Robyn Butler’s Monday Miso Recipe

TV and film producer, actress, writer Robyn Butler has her neighbourhood onto a recipe her family kicks the week off with. Get onto it…

Monday Miso! (serves four)
Shiro Miso
Dashi granules
Udon or Soba or Ramen noodles
Chicken stock
Spring onions
Salmon fillets

• Bring a pot of water to the boil for noodles (soba or udon whichever you fancy
• In a wok or another pot, bring 1 litre of chicken stock to the boil and add half a large shredded wombok (or do one whole small one) and four chopped spring onions – simmer on a low heat.

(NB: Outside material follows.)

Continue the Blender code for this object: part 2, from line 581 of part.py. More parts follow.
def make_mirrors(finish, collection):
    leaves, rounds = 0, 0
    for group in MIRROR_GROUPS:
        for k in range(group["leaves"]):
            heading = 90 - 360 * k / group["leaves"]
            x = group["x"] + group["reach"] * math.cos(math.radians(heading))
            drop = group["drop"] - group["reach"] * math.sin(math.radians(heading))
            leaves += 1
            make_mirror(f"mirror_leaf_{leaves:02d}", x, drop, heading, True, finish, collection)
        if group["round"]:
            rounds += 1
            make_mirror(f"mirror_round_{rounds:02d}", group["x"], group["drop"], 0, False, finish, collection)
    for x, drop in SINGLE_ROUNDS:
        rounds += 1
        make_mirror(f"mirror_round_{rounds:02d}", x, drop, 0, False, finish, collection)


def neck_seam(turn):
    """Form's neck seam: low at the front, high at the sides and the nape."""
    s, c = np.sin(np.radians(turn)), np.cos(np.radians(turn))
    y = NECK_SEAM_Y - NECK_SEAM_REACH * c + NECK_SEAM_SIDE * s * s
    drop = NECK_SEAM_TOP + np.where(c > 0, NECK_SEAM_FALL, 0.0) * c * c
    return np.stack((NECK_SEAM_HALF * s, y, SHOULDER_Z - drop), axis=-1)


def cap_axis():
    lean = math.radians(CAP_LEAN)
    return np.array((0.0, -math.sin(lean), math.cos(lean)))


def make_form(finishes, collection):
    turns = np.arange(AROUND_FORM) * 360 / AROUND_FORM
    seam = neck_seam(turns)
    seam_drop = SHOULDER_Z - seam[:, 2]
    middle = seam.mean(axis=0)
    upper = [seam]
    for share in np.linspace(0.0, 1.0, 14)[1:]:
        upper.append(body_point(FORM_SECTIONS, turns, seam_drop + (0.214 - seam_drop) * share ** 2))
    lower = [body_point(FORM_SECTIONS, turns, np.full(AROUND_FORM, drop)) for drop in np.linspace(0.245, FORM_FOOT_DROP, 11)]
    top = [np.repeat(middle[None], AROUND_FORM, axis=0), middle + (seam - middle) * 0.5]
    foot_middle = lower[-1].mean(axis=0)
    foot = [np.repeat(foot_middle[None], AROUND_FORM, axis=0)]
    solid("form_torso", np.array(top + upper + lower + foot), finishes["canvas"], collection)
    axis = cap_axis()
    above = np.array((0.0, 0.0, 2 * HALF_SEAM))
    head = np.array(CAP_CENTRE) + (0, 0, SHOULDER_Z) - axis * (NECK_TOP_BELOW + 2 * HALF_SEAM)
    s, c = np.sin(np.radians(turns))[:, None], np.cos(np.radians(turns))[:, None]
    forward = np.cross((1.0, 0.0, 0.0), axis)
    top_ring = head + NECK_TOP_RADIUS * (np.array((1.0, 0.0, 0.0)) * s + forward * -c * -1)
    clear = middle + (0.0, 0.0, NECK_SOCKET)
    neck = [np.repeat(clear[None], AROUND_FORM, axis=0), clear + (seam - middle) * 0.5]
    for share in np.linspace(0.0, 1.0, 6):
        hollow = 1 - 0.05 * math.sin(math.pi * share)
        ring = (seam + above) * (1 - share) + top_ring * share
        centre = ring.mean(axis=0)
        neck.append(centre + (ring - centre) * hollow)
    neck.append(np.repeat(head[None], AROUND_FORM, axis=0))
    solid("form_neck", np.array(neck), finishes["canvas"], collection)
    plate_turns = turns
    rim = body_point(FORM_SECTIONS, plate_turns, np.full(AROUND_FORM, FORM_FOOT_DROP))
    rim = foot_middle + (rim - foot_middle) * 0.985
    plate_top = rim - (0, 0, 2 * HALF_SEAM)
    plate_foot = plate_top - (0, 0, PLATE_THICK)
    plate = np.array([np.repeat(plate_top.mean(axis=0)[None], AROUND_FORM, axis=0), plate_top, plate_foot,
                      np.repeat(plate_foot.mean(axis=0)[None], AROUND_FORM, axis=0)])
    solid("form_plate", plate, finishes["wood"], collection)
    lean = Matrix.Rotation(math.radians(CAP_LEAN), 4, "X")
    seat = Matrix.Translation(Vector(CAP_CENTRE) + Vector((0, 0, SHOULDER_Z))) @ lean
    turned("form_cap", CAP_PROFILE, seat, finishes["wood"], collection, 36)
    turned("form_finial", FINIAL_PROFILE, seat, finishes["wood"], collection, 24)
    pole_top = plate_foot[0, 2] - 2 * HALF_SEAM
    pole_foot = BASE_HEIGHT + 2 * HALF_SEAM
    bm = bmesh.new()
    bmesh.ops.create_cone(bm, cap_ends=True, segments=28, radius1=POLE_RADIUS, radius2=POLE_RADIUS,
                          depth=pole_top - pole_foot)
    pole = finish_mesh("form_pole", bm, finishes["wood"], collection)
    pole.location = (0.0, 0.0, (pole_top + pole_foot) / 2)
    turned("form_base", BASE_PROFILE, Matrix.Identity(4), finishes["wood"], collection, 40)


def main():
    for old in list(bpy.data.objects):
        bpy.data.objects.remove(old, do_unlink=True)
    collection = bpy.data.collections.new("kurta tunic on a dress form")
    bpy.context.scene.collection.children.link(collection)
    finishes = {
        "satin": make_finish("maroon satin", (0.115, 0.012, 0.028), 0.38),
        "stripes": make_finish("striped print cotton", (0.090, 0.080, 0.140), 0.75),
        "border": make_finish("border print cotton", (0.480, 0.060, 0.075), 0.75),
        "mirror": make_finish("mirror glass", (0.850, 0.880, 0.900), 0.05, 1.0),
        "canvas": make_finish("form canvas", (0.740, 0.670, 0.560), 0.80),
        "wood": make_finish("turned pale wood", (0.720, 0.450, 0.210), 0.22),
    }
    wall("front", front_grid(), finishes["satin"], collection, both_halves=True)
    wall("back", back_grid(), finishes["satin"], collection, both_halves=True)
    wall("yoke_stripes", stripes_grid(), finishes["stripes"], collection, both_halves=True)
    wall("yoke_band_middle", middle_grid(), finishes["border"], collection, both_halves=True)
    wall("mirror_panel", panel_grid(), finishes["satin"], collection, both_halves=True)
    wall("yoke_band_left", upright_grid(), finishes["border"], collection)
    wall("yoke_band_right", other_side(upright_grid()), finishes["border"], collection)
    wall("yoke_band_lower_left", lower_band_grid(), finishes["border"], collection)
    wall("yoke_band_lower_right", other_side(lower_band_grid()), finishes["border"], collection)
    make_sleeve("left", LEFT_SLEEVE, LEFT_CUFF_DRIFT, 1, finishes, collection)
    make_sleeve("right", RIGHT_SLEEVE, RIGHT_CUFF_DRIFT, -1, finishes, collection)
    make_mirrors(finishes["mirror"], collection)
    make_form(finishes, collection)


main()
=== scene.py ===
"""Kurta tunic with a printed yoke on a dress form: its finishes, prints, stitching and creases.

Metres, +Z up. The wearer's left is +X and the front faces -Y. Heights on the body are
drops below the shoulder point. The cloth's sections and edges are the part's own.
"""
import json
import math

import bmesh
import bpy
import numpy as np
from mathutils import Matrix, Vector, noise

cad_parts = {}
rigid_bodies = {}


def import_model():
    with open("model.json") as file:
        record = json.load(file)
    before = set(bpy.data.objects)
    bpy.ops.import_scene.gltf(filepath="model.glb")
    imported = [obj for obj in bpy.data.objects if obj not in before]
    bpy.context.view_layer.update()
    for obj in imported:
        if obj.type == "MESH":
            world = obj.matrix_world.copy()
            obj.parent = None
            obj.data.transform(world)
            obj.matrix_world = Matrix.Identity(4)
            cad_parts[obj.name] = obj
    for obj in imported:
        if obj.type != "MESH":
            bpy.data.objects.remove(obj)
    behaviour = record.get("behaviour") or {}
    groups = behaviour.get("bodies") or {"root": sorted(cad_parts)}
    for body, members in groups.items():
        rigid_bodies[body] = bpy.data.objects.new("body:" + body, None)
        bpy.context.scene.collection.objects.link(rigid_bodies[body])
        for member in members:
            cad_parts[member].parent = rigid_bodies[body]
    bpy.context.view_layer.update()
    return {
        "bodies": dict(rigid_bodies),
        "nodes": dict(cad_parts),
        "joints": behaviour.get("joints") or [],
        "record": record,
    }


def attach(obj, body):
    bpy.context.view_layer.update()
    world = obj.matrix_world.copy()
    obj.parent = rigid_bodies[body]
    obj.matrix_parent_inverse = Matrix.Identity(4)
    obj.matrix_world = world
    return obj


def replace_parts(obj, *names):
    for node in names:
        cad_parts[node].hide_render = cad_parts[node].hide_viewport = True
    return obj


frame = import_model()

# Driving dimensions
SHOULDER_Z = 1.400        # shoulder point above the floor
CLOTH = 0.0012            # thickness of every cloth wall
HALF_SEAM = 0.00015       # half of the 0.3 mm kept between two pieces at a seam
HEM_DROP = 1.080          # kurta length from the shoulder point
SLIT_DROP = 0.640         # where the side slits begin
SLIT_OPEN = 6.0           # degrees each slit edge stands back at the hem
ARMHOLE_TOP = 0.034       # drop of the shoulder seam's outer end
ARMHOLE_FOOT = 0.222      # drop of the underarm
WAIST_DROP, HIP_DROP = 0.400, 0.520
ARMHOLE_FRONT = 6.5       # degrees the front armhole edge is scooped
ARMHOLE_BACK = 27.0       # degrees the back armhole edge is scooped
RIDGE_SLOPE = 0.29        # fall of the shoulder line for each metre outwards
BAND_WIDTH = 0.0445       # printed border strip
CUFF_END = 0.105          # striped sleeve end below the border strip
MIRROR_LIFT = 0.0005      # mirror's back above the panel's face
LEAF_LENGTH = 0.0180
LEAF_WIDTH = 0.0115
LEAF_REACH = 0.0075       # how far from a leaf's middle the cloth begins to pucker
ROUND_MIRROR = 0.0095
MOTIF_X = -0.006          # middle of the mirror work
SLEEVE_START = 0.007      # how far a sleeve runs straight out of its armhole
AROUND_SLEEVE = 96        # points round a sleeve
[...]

• Put on a frying pan/chargrill for the salmon.
• Add your soba noodles to the boiling water and cook according to packet instructions.
• Add your seasoned salmon to the frying pan – skin side down and cook for 3 – 4 minutes (depending on how thick they are).

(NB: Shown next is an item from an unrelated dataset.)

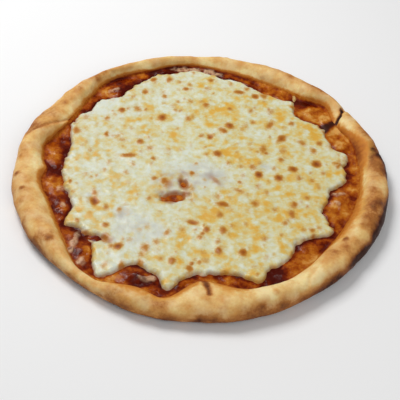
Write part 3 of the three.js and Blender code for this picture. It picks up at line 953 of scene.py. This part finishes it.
def cheese_looks(points, inside):
    """Attributes of the cheese at level points, and how far its blisters rise or have sunk."""
    turned = points @ TILT
    curled = points + CURL * flat(lumps(turned, CURL_SIZE), lumps(turned + 40, CURL_SIZE))
    squeezed = curled / SPOT_REACH
    browned = np.maximum(0.68 * freckles(squeezed, *FRECKLES), 0.4 * freckles(squeezed, *FINE_FRECKLES))
    blobs = 0.8 * freckles(curled, *BLOBS) + 0.5 * freckles(curled, *SMALL_BLOBS)
    curds = freckles(curled, *CURDS)
    blister = 0.6 * browned + 0.3 * blobs + 0.42 * curds

    broken = 0.92 + 0.85 * lumps(turned, 4.4) + 0.3 * lumps(turned, 2.4)
    fatty = 1 - np.exp(-fat_tone(points, curled, blobs) / 1.05)
    golden = GOLD_MEAN + GOLD_TO_RIGHT * points[:, 0] + 1.16 * fatty * broken - 0.22 * curds
    for n, (radius, strong, close, ring) in enumerate(named_spots(points, turned)):
        browned = np.maximum(browned, strong * close)
        golden = np.maximum(golden, 0.8 * strong * ring)
        blister += (0.6 if n % 3 else -0.5) * radius / 3 * close

    patchy = 1 + 0.9 * lumps(turned, 7) + 0.6 * lumps(turned, 3.3)
    thin_sheen_and_shade = thin_sheen_and_shade_tone(points, patchy)
    bits = (oval_gap(points, SHREDS) < 1.5) * (1 + 0.5 * lumps(turned, 3))
    golden = np.clip(golden - 0.6 * thin_sheen_and_shade + 0.3 * bits, 0, 1)
    thin = thin_tone(points, inside, bits)
    for *oval, strength in SEEN_THROUGH:
        sauce = strength * oval_bell(points, *oval) * np.clip(patchy, 0.7, 1.3)
        thin = np.maximum(thin, 0.8 * sauce)
        thin_sheen_and_shade = np.maximum(thin_sheen_and_shade, 1.2 * sauce)
    return {"browned": browned, "golden": golden, "thin_sheen_and_shade": thin_sheen_and_shade, "thin": thin}, blister


def cheese_piece():
    share, bearing, quads = disc_net(CHEESE_NET)
    points = polar(share * (1 + CROWDING * (1 - share)) * sauce_reach(bearing), bearing, 0.0)
    inside = edge_distance(points)
    looks, blister = cheese_looks(points, inside)
    settled = smoothstep(inside, 0, SETTLED)
    height = lerp(sauce_height(points), SAUCE_TOP, settled)
    height += settled * (relief(points, CHEESE_RELIEF) + blister)
    lip = np.clip(inside / LIP, 0, 1)
    height += (CHEESE_TOP - SAUCE_TOP) * lip * (2 - lip) - np.clip(-DIVE * inside, 0, BURIED - EDGE_WALL)
    points[:, 2] = height

    quads = quads[(inside[quads] > -BURIED / DIVE).any(axis=1)]
    used = np.unique(quads)
    renumbered = np.full(len(points), -1)
    renumbered[used] = np.arange(len(used))
    points, quads, triangles = closed_below(points[used], renumbered[quads], SAUCE_TOP - BURIED)
    below = np.zeros(len(points) - len(used))
    looks = {key: np.concatenate([values[used], below]) for key, values in looks.items()}
    add_piece("melted_cheese", points, quads, triangles, looks, cheese_material(), "cheese")


# ---------------------------------------------------------------------------------------------------
# Camera, light and floor
# ---------------------------------------------------------------------------------------------------
FRAME_PX, SENSOR_MM = 400, 36
FOCAL_PX = 926
CAMERA_DISTANCE = 0.75
ELEVATION, ROLL = 43.24, 3.5
AIM_BELOW, AIM_RIGHT = 1.868, 0.077  # degrees from the middle of the pizza to the middle of the frame
TARGET = Vector((0, 0, 0.010))
# Square softboxes: name, place and side in metres, watts
SOFTBOXES = [("key", (-0.45, 0.45, 1.0), 0.5, 9.9), ("fill", (0.5, -0.8, 0.8), 0.8, 3.5)]
ROOM_LIGHT = 0.3
FLOOR_HALF, FLOOR_LEVEL = 3.0, -0.0001
FLOOR_GREY = (240, 240, 240)


def add_camera():
    data = bpy.data.cameras.new("camera")
    data.sensor_width = SENSOR_MM
    data.lens = SENSOR_MM * FOCAL_PX / FRAME_PX
    camera = bpy.data.objects.new("camera", data)
    bpy.context.scene.collection.objects.link(camera)
    e = math.radians(ELEVATION)
    place = TARGET + CAMERA_DISTANCE * Vector((0, -math.cos(e), math.sin(e)))
    tilt = Matrix.Rotation(math.radians(90 - ELEVATION - AIM_BELOW), 4, "X")
    pan = Matrix.Rotation(math.radians(-AIM_RIGHT), 4, "Z")
    roll = Matrix.Rotation(math.radians(ROLL), 4, "Z")
    camera.matrix_world = Matrix.Translation(place) @ pan @ tilt @ roll
    bpy.context.scene.camera = camera


def add_softbox(name, place, side, power):
    data = bpy.data.lights.new(name, "AREA")
    data.shape = "SQUARE"
    data.size = side
    data.energy = power
    lamp = bpy.data.objects.new(name, data)
    bpy.context.scene.collection.objects.link(lamp)
    lamp.location = place
    lamp.rotation_euler = (TARGET - Vector(place)).to_track_quat("-Z", "Y").to_euler()


def add_studio():
    scene = bpy.context.scene
    scene.view_settings.view_transform = "Standard"
    scene.world = bpy.data.worlds.new("studio")
    scene.world.use_nodes = True
    background = scene.world.node_tree.nodes["Background"]
    background.inputs["Color"].default_value = (1, 1, 1, 1)
    background.inputs["Strength"].default_value = ROOM_LIGHT
    for softbox in SOFTBOXES:
        add_softbox(*softbox)


def add_floor():
    mesh = bpy.data.meshes.new("floor")
    signs = [(-1, -1), (1, -1), (1, 1), (-1, 1)]
    corners = [(x * FLOOR_HALF, y * FLOOR_HALF, FLOOR_LEVEL) for x, y in signs]
    mesh.from_pydata(corners, [], [(0, 1, 2, 3)])
    m = Recipe("pale_floor")
    mesh.materials.append(m.finish(Base_Color=linear(*FLOOR_GREY), Roughness=0.9))
    floor = bpy.data.objects.new("floor", mesh)
    bpy.context.scene.collection.objects.link(floor)


add_camera()
add_studio()
add_floor()
crust_piece()
sauce_piece()
cheese_piece()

• Drain your noodles and put in bowls with a little of the stock mixture so they don’t go cloggy.
• Turn your salmon over and add a couple of tablespoons of miso (I use Shiro) and two sachets of Dashi granules to the wombok/stock. Don’t let this boil (It goes grainy and yucky).
• Add the stock to the bowls, and top with the salmon (should be a little rare in the middle – the soup keeps cooking it).
• Shred some Nori and whatever Japanese seasonings you have on hand – sesame seeds, shichimi togarashi (red pepper mix).